Cut! Or the fragility of Islam



As the backlash against Innocence of Muslims, a film on Islam, gains political momentum across geographies, I wonder whether the key driver of this violence, this intolerance is really a fragility, and not the protection, of the world’s second-largest faith. Why else would something so ridiculous that I had to invoke the gods of patience to sit through it be taken so seriously by Muslim leaders across the world?

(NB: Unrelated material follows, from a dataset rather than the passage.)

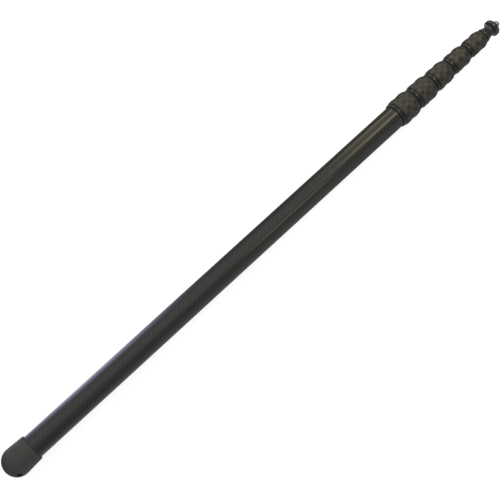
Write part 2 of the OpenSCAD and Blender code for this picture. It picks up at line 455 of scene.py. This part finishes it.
def end_cap():
    low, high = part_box("end_cap")
    radius = high.z / MM
    length = (high.x - low.x) / MM
    tube_r = tube_radius(1)
    side_r = radius - CAP_TAPER
    lip_r = tube_r + CAP_LIP_RISE
    hollow_r = tube_r - CAP_LEDGE
    quarter = math.pi / 2
    dome = smooth(lambda t: (DOME_LEN * (1 - math.cos(t)), radius * math.sin(t), 0.0), 0, quarter, 28)
    lip_from = length - CAP_LIP_LEN
    side = [
        (DOME_LEN + (lip_from - DOME_LEN) * i / 8, radius - CAP_TAPER * i / 8, 0.0) for i in range(1, 8)
    ]
    lip = smooth(
        lambda t: (lip_from + CAP_LIP_LEN * math.sin(t), lip_r + (side_r - lip_r) * math.cos(t), 0.3 * t),
        0, quarter, 10)
    inside = [(length, tube_r + HAIR, 0.0), (CAP_SEAT, tube_r + HAIR, 0.0)]
    hollow = smooth(
        lambda t: (CAP_SEAT - (CAP_SEAT - CAP_END_WALL) * math.sin(t), hollow_r * math.cos(t), 0.0),
        0, quarter, 14)
    cap = turned("end_cap_body", dome + side + lip + inside + hollow, low.x, around=160)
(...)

The enthusiasm with which this idea has been hijacked by people who have gloriously worn the crown of protecting this great faith to push their retrograde and outlived political agendas, is unbelievable. Such actions belong to those who have little or nothing to do with Islam and everything to do with power grabbing, currently through a headline-hunting media. The good news is that the global press has lost interest. The bad news is that preventing the film from reaching our terminals and iPads, India is, once again, playing communal politics and leading this onslaught on freedom.

Muslims, who cry that not only the Prophet’s face has been shown (not allowed under Islam), he has been depicted as a thuggish womaniser, and so the 55-year-old Egyptian-American filmmaker Nakoula Basseley Nakoula must be killed, need to get real. “I issue a fatwa and call on the Muslim youth in America and Europe to do this duty, which is to kill the director, the producer and the actors and everyone who helped and promoted the film,” Hizbollah’s Hassan Nasrallah, a Lebanese cleric said.

Coming 23 years after Ayatollah Khomeini’s 1989 fatwa that Salman Rushdie be executed because his book, The Satanic Verses was “blasphemous” and seven years after the Prophet’s cartoons in a Danish Newspaper and the resultant furor, there seem to be larger forces at play behind Islamic fatwas that meet the eye. So, on the one side we have a filmmaker whose creative effort has been to provoke. On the other, a  reaction that’s brazenly out of proportion to the alleged “insult”. Caught in the crossfire are the rest of us.

Nakoula is clearly a mischief-maker. That he wasn’t aware of what his film would do can’t be accepted — just as free speech is an idea we fight for, there is no way he wouldn’t have known the repercussions and the international fame it would have brought to him and his preposterous film. However much I detest his film, Nakoula must get international protection.

But Salman Rushdie is as legitimate an author as can be. Before even beginning to shrug him and his work off, fence-sitters must read this autobiographical excerpt on how he lived through the deplorable and barbaric fatwa imposed on him by Khomeini. There is no justification, whatsoever, for such a fatwa. In fact, there is no justification on smothering any idea, howsoever irritating it be. On the other side, this one fatwa has contributed more to the rise of anti-Islamic ideas and virtually desecrated the religion than any number of books, cartoons and films ever can hope to. It has given the impression — faithfully being accelerated today — that Islam is a religion of violence, it is intolerant.

None of which is true. It is simply that vested interests have taken a narrow and conservative view of the religion. This view has now got political legitimacy in Islamic nations from Pakistan and Afghanistan to Iran and Saudi Arabia. And it is not that they are only targeting other faiths — the status of women in these countries is unequal, if not outrageous. The centuries-ago, warlike context of the creation of Islam has been transposed on a time when religion itself is getting outdated.

Neither Nakoula, nor his mischief, nor fatwas are going to end — the fruits of instant fame are just to ripe to be avoided. Religious fundamentalism is on the rise and will continue to flower as one government after another — with India leading the brigade — cows down before vested interests in the name of security, growth, emancipation, upliftment, votes. At a policy level, religious fundamentalism is going to be a major challenge before man — how do deal with a fuzzy thing called faith without hurting a tangible idea called body.

But evolution will not stop simply because of fame-seekers or blasphemy-victims. Progress through science, technology and social institutions that protect individual rights is the new dynamic, the change-agent — the rajasic surge of humans. In this evolution, religion is a static dogma, holding people back — the tamasic retreat of nature that refuses to change. At some point, religion will have to embrace destiny and commit suicide. Until then, it will remain fragile.